• Your task:
Using the data below, output the first line and every line after it up to and including the line containing "import Sketcher", exactly as written and with nothing added.

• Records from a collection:
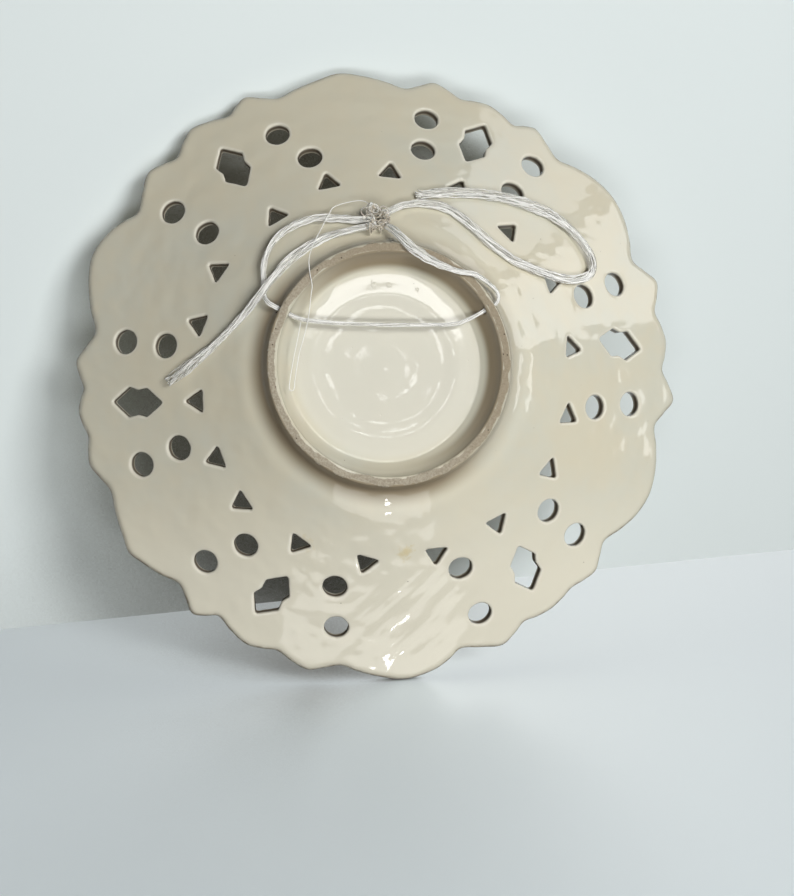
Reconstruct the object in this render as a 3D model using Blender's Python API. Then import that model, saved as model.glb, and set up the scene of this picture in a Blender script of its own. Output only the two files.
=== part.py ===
"""A pierced wall plate: one fired dish with a scalloped rim, hand-cut openings and a foot ring
on its back, and the film twine that it hangs by. Metres, +Z up. The plate hangs upright with its
back towards -Y: the foot ring rests against the wall plane y = 0, and the dish opens towards +Y.
The origin is on the ring's bare rim, at its highest point."""

import math

import bmesh
import bpy
import numpy as np
from mathutils import Matrix, Vector
from mathutils.geometry import interpolate_bezier

MM = 0.001

# Foot ring and base
RIM_INNER = 52.5 * MM
RIM_OUTER = 57.0 * MM
RIM_CHAMFER = 0.4 * MM
RING_WALL = (58.3 * MM, 4.6 * MM)
COVE_PULLS = ((59.0 * MM, 8.6 * MM), (66.0 * MM, 10.1 * MM))
COVE_STEPS = 5
BASE_RADIUS = 45.5 * MM
BASE_DEPTH = 11.0 * MM
BASE_PULLS = ((51.9 * MM, 5.0 * MM), (48.5 * MM, 8.0 * MM))
BASE_STEPS = 4
CENTRE_Z = -(RIM_INNER + RIM_OUTER) / 2

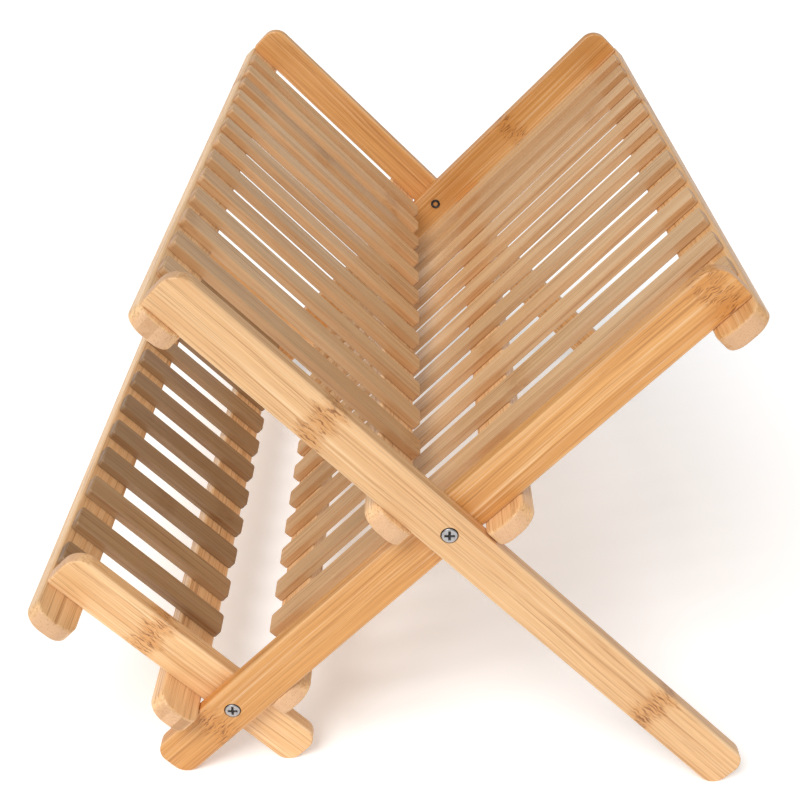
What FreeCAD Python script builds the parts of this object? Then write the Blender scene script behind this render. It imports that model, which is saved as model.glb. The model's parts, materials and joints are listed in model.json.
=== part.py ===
import FreeCAD, Part
import math
import os
import Sketcher

# Folding two-tier dish drying rack, in millimetres, +Z up, +Y towards the back.
#
# Three slatted panels lean at 45 degrees and cross each other square:
#   main panel   from the left-hand feet up to the right,
#   long panel   from the right-hand feet up to the left, one layer further out,
#   short panel  parallel to the long one, across the main panel's lower half, one layer in.
# The long and short panels turn on screws through the main panel's rails. The origin is on the
# floor, at the middle of the rack's box.
#
# Every panel is laid out in the same frame, at its own pivot: X runs up its rails, Z points into
# the dish space, and the rails' middles lie at Z = 0. The crossbars are glued under the rails,
# and the slats lie on the crossbars.

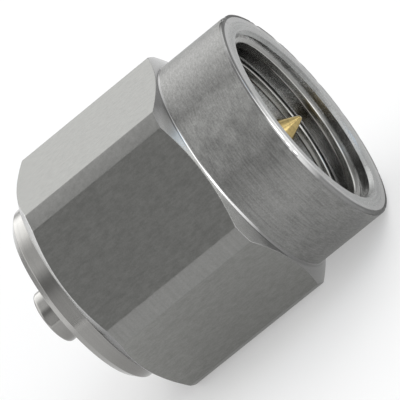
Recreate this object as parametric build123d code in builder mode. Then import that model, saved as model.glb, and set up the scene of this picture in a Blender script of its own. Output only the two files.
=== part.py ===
"""Coaxial adapter: a screw-on plug with a free-turning hexagonal coupling nut, and a small push-on
jack at the other end.

Millimetres. The axis of the adapter lies along X, with the plug's mouth towards +X. The origin is
on that axis at the plug's mating plane, where the outer contact and its insulator end. +Z is up,
and the nut lies on one of its flats. Places along the axis are X values, so those behind the
mating plane are negative. Half sections are drawn as (place along the axis, radius).
"""

import os
from math import radians, tan

from build123d import *

# Coupling nut, outside
nose_wall = 0.725  # from the thread's major diameter out to the round nose
nose_step = 0.1  # from the round nose out to the flats, which then lie 8.0 apart
corner_standout = 0.435  # of the turned corners, beyond the flats
nut_front = 2.48  # of the mouth's face, ahead of the mating plane
nose_length = 2.6
nose_root_radius = 0.1
nose_edge_break = 0.04
front_chamfer_angle = 27.0  # of both cones, from a plane square to the axis
rear_chamfer_angle = 33.0
rear_land = 0.41  # width of the flat ring that is the nut's rear face
collar_cover = 0.86  # length of the collar that the nut's rear hides

# Coupling nut, inside
thread_clearance = 0.175  # radial, from the neck out to the thread's major diameter, then 6.35
mouth_countersink = 0.09
relief_depth = 0.175
relief_length = 0.7
lip_lead = 0.1  # of the close bore, ahead of the plug body's flange

# Fits
running_clearance = 0.08  # radial, between what turns and what it turns on
seat_clearance = 0.005  # radial, between pieces that are pressed together
nut_float = 0.14  # travel of the nut along the axis, each way
stop_gap = 0.01  # left between the retaining ring and its groove at the end of that travel
shoulder_gap = 0.06  # left between the nut's shoulder and the collar there

# Plug body
barrel_bore_diameter = 4.1
barrel_wall = 0.245
barrel_length = 1.9
barrel_edge_break = 0.08
gasket_seat_step = 0.205  # from the barrel out to the seat
gasket_seat_length = 0.55
body_wall = 0.95
flange_length = 0.775
body_tail_length = 1.425
counterbore_step = 0.4
counterbore_depth = 1.05

# Retaining ring
ring_thickness = 0.45
ring_side_clearance = 0.025
ring_standout = 0.38
ring_depth = 0.28
ring_groove_clearance = 0.12  # radial, above the ring in the nut
body_groove_depth = 0.45
ring_split = 0.8

# Gasket
gasket_thickness = 0.5
gasket_inset = 0.05
gasket_round = 0.12

# Rear shell, with its collar and the small jack
collar_step = 0.31
collar_length = 1.52
collar_chamfer = 0.22
jack_diameter = 1.9
jack_length = 1.125
jack_edge_radius = 0.13
jack_bore_diameter = 1.6
spigot_wall = 0.85
spigot_end_gap = 0.05
spigot_lead = 0.1

# Centre contact and its two insulators
contact_diameter = 1.27
pin_diameter = 0.92
pin_length = 2.3
pin_cone_length = 0.9
pin_tip_radius = 0.06
pin_shoulder_recess = 0.05
contact_flange_step = 0.465
contact_flange_thickness = 0.35
jack_pin_diameter = 0.5
jack_pin_shank_diameter = 0.84  # in the rear insulator, which the free pin stands out of
jack_pin_recess = 0.15
jack_pin_chamfer = 0.08
jack_insulator_recess = 0.75
rear_head_length = 1.55

# Radii, from the axis outwards
pin_radius = pin_diameter / 2
contact_radius = contact_diameter / 2
contact_flange_radius = contact_radius + contact_flange_step
jack_pin_radius = jack_pin_diameter / 2
jack_pin_shank_radius = jack_pin_shank_diameter / 2
jack_radius = jack_diameter / 2
jack_bore_radius = jack_bore_diameter / 2
barrel_bore_radius = barrel_bore_diameter / 2
barrel_radius = barrel_bore_radius + barrel_wall
gasket_seat_radius = barrel_radius + gasket_seat_step
body_radius = barrel_bore_radius + body_wall
body_groove_radius = body_radius - body_groove_depth
counterbore_radius = barrel_bore_radius + counterbore_step
spigot_radius = counterbore_radius - seat_clearance
spigot_bore_radius = counterbore_radius - spigot_wall
collar_radius = body_radius + collar_step
ring_inner_radius = body_radius - ring_depth
ring_outer_radius = body_radius + ring_standout
nut_bore_radius = body_radius + running_clearance
nut_groove_radius = ring_outer_radius + ring_groove_clearance
nut_counterbore_radius = collar_radius + running_clearance
thread_radius = body_radius + thread_clearance
relief_radius = thread_radius + relief_depth
rear_face_radius = nut_counterbore_radius + rear_land
nose_radius = thread_radius + nose_wall
flat_radius = nose_radius + nose_step
corner_radius = flat_radius + corner_standout

# Places along the axis, from the mating plane backwards
gasket_seat_front = -barrel_length
flange_front = gasket_seat_front - gasket_seat_length
body_groove_front = flange_front - flange_length
body_groove_width = ring_thickness + 2 * (nut_float + stop_gap)
body_groove_rear = body_groove_front - body_groove_width
ring_middle = (body_groove_front + body_groove_rear) / 2
body_rear = body_groove_rear - body_tail_length
counterbore_floor = body_rear + counterbore_depth
contact_flange_front = counterbore_floor + contact_flange_thickness
collar_rear = body_rear - collar_length
jack_end = collar_rear - jack_length
jack_insulator_end = jack_end + jack_insulator_recess
jack_pin_end = jack_end + jack_pin_recess
head_rear = counterbore_floor - rear_head_length

# Places on the nut, with the nut midway in its travel
lip_front = flange_front + lip_lead
relief_front = lip_front + relief_length
nut_groove_half = ring_thickness / 2 + ring_side_clearance
nut_shoulder = body_rear + nut_float + shoulder_gap
nut_rear = nut_shoulder - collar_cover
nose_rear = nut_front - nose_length
front_cone_rise = tan(radians(front_chamfer_angle))
rear_cone_rise = tan(radians(rear_chamfer_angle))
front_corner = nose_rear - (corner_radius - nose_radius) * front_cone_rise
rear_corner = nut_rear + (corner_radius - rear_face_radius) * rear_cone_rise


def turned(points, mode=Mode.ADD, rounded=(), radius=0.0):
    """Turns a closed half section about the axis. The corners at the rounded points are filleted."""
    with BuildSketch(Plane.XZ) as section:
        with BuildLine():
            Polyline(*points, close=True)
        make_face()
        for point in rounded:
            fillet(section.vertices().sort_by_distance(point)[0], radius)
    revolve(section.sketch, axis=Axis.X, mode=mode)


def groove(front, rear, inner, outer):
    """Cuts a square ring out of the part, between two places and two radii."""
    turned([(front, inner), (front, outer), (rear, outer), (rear, inner)], Mode.SUBTRACT)


# Coupling nut: turned outside and inside first, then milled to its hexagon. Each cone meets the
# flats in six shallow curves, and the turned corners stay as narrow cylindrical strips.
with BuildPart() as coupling_nut:
    turned(
        [
            (nut_rear, nut_counterbore_radius),
            (nut_rear, rear_face_radius),
            (rear_corner, corner_radius),
            (front_corner, corner_radius),
            (nose_rear, nose_radius),
            (nut_front - nose_edge_break, nose_radius),
            (nut_front, nose_radius - nose_edge_break),
            (nut_front, thread_radius + mouth_countersink),
            (nut_front - mouth_countersink, thread_radius),
            (relief_front, thread_radius),
            (relief_front, relief_radius),
            (lip_front, relief_radius),
            (lip_front, nut_bore_radius),
            (nut_shoulder, nut_bore_radius),
            (nut_shoulder, nut_counterbore_radius),
        ],
        rounded=[(nose_rear, nose_radius)],
        radius=nose_root_radius,
    )
    groove(ring_middle + nut_groove_half, ring_middle - nut_groove_half, body_radius, nut_groove_radius)
    with BuildSketch(Plane.YZ.offset(nut_rear)):
        RegularPolygon(radius=flat_radius, side_count=6, major_radius=False)
    extrude(amount=nut_front - nut_rear, mode=Mode.INTERSECT)
coupling_nut.part.label = "coupling_nut"

# Plug body: the outer contact, the seat for the gasket, the neck that the nut turns on, and the
# groove that the retaining ring floats in.
with BuildPart() as plug_body:
    turned(
        [
            (0, barrel_bore_radius),
            (0, barrel_radius - barrel_edge_break),
            (-barrel_edge_break, barrel_radius),
            (gasket_seat_front, barrel_radius),
            (gasket_seat_front, gasket_seat_radius),
            (flange_front, gasket_seat_radius),
            (flange_front, body_radius),
            (body_rear, body_radius),
            (body_rear, counterbore_radius),
            (counterbore_floor, counterbore_radius),
            (counterbore_floor, barrel_bore_radius),
        ]
    )
    groove(body_groove_front, body_groove_rear, body_groove_radius, corner_radius)
plug_body.part.label = "plug_body"

# Retaining ring: a flat ring, split so that it can be sprung over the body. It reaches into the
# grooves of the body and of the nut, and holds the two together.
with BuildPart() as retaining_ring:
    turned(
        [
            (ring_middle + ring_thickness / 2, ring_inner_radius),
            (ring_middle + ring_thickness / 2, ring_outer_radius),
            (ring_middle - ring_thickness / 2, ring_outer_radius),
            (ring_middle - ring_thickness / 2, ring_inner_radius),
        ]
    )
    with BuildSketch(Plane.YZ.offset(ring_middle - ring_thickness / 2)):
        Rectangle(ring_split, ring_outer_radius, align=(Align.CENTER, Align.MIN))
    extrude(amount=ring_thickness, mode=Mode.SUBTRACT)
retaining_ring.part.label = "retaining_ring"

# Gasket: a soft ring in front of the flange, with its outer edges rounded.
with BuildPart() as gasket:
    gasket_front = flange_front + gasket_thickness
    gasket_outer_radius = body_radius - gasket_inset
    turned(
        [
            (flange_front, gasket_seat_radius + seat_clearance),
            (flange_front, gasket_outer_radius),
            (gasket_front, gasket_outer_radius),
            (gasket_front, gasket_seat_radius + seat_clearance),
        ],
        rounded=[(flange_front, gasket_outer_radius), (gasket_front, gasket_outer_radius)],
        radius=gasket_round,
    )
gasket.part.label = "gasket"

# Rear shell: a spigot pressed into the plug body, the collar behind the nut, and the small jack's
# outer contact, in one turned piece.
with BuildPart() as rear_shell:
    spigot_end = counterbore_floor - spigot_end_gap
    turned(
        [
            (spigot_end, spigot_bore_radius),
            (spigot_end, spigot_radius - spigot_lead),
            (spigot_end - spigot_lead, spigot_radius),
            (body_rear, spigot_radius),
            (body_rear, collar_radius),
            (collar_rear + collar_chamfer, collar_radius),
            (collar_rear, collar_radius - collar_chamfer),
            (collar_rear, jack_radius),
            (jack_end, jack_radius),
            (jack_end, jack_bore_radius),
            (head_rear, jack_bore_radius),
            (head_rear, spigot_bore_radius),
        ],
        rounded=[(jack_end, jack_radius)],
        radius=jack_edge_radius,
    )
rear_shell.part.label = "rear_shell"

# Front insulator: fills the plug's outer contact up to the mating plane.
with BuildPart() as front_insulator:
    turned(
        [
            (0, contact_radius + seat_clearance),
            (0, barrel_bore_radius - seat_clearance),
            (contact_flange_front, barrel_bore_radius - seat_clearance),
            (contact_flange_front, contact_radius + seat_clearance),
        ]
    )
front_insulator.part.label = "front_insulator"

# Rear insulator: a head in the spigot and a tail in the small jack, which leaves its mouth open.
with BuildPart() as rear_insulator:
    turned(
        [
            (counterbore_floor, jack_pin_shank_radius + seat_clearance),
            (counterbore_floor, spigot_bore_radius - seat_clearance),
            (head_rear, spigot_bore_radius - seat_clearance),
            (head_rear, jack_bore_radius - seat_clearance),
            (jack_insulator_end, jack_bore_radius - seat_clearance),
            (jack_insulator_end, jack_pin_shank_radius + seat_clearance),
        ]
    )
rear_insulator.part.label = "rear_insulator"

# Centre contact: the plug's pointed pin, a flange held between the two insulators, and the small
# jack's pin.
with BuildPart() as centre_contact:
    cone_base = pin_length - pin_cone_length
    turned(
        [
            (pin_length, 0),
            (pin_length, pin_tip_radius),
            (cone_base, pin_radius),
            (-pin_shoulder_recess, pin_radius),
            (-pin_shoulder_recess, contact_radius),
            (contact_flange_front, contact_radius),
            (contact_flange_front, contact_flange_radius),
            (counterbore_floor, contact_flange_radius),
            (counterbore_floor, jack_pin_shank_radius),
            (jack_insulator_end, jack_pin_shank_radius),
            (jack_insulator_end, jack_pin_radius),
            (jack_pin_end + jack_pin_chamfer, jack_pin_radius),
            (jack_pin_end, jack_pin_radius - jack_pin_chamfer),
            (jack_pin_end, 0),
        ],
        rounded=[(pin_length, pin_tip_radius)],
        radius=pin_tip_radius / 2,
    )
centre_contact.part.label = "centre_contact"

os.makedirs("parts", exist_ok=True)
pieces = (
    coupling_nut,
    plug_body,
    retaining_ring,
    gasket,
    rear_shell,
    front_insulator,
    rear_insulator,
    centre_contact,
)
for piece in pieces:
    export_step(piece.part, f"parts/{piece.part.label}.step")
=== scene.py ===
"""Coaxial adapter: the finished surfaces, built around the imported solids.

Metres, in the solids' own frame. The adapter's axis lies along X with the plug's mouth
towards +X, +Z is up, and the coupling nut lies on one of its flats. Outlines are drawn
as half sections, in (place along the axis, radius), and turned about the axis.
"""

import math
import random
from typing import NamedTuple

import bmesh
import bpy
import numpy as np
from bpy.props import (
    FloatProperty,
    FloatVectorProperty,
    IntProperty,
    PointerProperty,
)
from bpy.types import Operator, Panel, PropertyGroup
from mathutils import Matrix, Vector


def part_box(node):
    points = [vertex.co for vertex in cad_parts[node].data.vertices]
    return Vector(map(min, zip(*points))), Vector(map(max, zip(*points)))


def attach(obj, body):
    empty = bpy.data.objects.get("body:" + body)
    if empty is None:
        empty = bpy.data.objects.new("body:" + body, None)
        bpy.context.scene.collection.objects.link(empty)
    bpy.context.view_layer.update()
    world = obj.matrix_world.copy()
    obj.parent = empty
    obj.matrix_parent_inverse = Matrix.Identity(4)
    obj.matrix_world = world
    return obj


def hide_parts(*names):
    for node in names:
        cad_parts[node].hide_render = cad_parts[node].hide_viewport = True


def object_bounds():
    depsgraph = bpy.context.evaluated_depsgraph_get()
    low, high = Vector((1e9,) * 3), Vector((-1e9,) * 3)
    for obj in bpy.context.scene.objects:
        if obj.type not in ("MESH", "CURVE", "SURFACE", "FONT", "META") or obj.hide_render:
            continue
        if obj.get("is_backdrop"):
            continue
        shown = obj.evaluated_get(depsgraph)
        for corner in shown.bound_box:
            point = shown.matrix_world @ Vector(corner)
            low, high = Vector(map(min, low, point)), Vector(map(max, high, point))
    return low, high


bl_info = {
    "name": "Coaxial adapter",
    "version": (1, 0, 0),
    "blender": (4, 5, 0),
    "location": "3D View > Sidebar > Adapter",
    "description": "Builds a coaxial adapter's finished surfaces and a plain studio",
    "category": "Object",
}

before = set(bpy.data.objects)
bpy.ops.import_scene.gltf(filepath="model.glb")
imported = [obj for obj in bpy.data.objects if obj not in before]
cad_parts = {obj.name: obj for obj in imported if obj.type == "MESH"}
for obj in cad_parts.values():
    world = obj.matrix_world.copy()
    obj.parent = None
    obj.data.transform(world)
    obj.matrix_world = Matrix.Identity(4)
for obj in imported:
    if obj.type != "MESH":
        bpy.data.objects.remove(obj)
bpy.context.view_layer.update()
MM = 0.001
FULL_TURN = 2 * math.pi
SHARP = math.radians(40)  # from this angle on, an edge of the thread stays sharp
FLATS = 6
FINE = 0.012 * MM  # rounding of an edge that is only freed from burrs
FIT = 0.005 * MM  # between two pieces that are put together to stay


def number(name, description, value, **settings):
    return FloatProperty(
        name=name, description=description, default=value, **settings
    )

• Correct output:
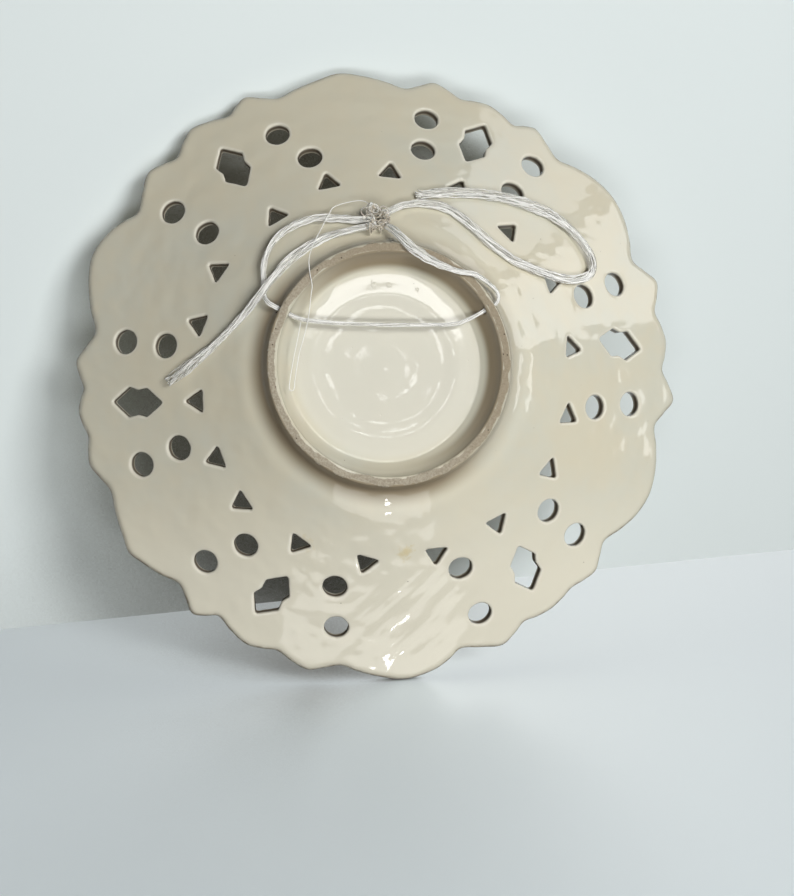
Reconstruct the object in this render as a 3D model using Blender's Python API. Then import that model, saved as model.glb, and set up the scene of this picture in a Blender script of its own. Output only the two files.
=== part.py ===
"""A pierced wall plate: one fired dish with a scalloped rim, hand-cut openings and a foot ring
on its back, and the film twine that it hangs by. Metres, +Z up. The plate hangs upright with its
back towards -Y: the foot ring rests against the wall plane y = 0, and the dish opens towards +Y.
The origin is on the ring's bare rim, at its highest point."""

import math

import bmesh
import bpy
import numpy as np
from mathutils import Matrix, Vector
from mathutils.geometry import interpolate_bezier

MM = 0.001

# Foot ring and base
RIM_INNER = 52.5 * MM
RIM_OUTER = 57.0 * MM
RIM_CHAMFER = 0.4 * MM
RING_WALL = (58.3 * MM, 4.6 * MM)
COVE_PULLS = ((59.0 * MM, 8.6 * MM), (66.0 * MM, 10.1 * MM))
COVE_STEPS = 5
BASE_RADIUS = 45.5 * MM
BASE_DEPTH = 11.0 * MM
BASE_PULLS = ((51.9 * MM, 5.0 * MM), (48.5 * MM, 8.0 * MM))
BASE_STEPS = 4
CENTRE_Z = -(RIM_INNER + RIM_OUTER) / 2

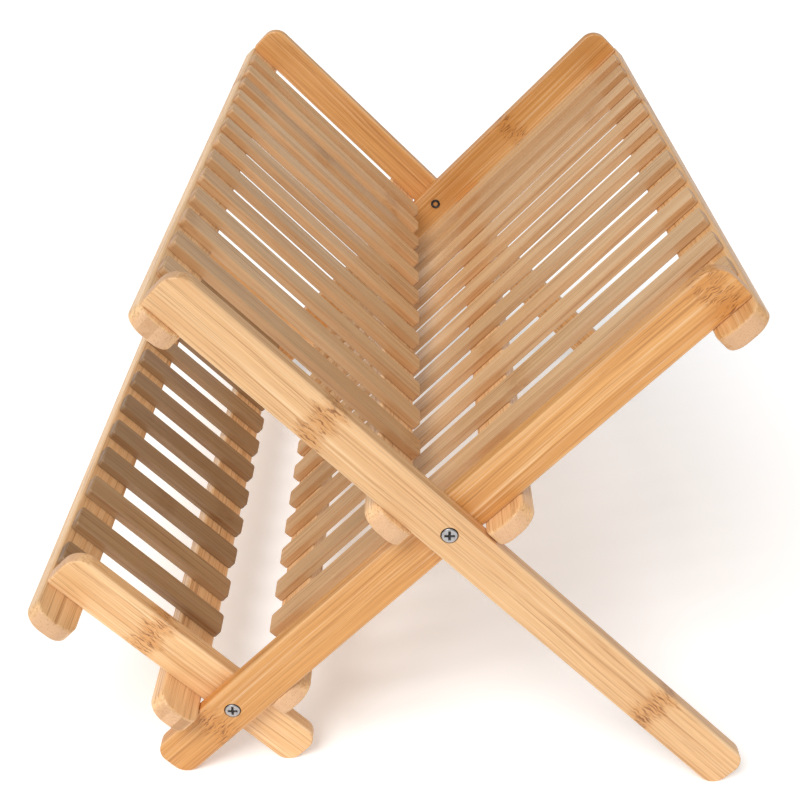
What FreeCAD Python script builds the parts of this object? Then write the Blender scene script behind this render. It imports that model, which is saved as model.glb. The model's parts, materials and joints are listed in model.json.
=== part.py ===
import FreeCAD, Part
import math
import os
import Sketcher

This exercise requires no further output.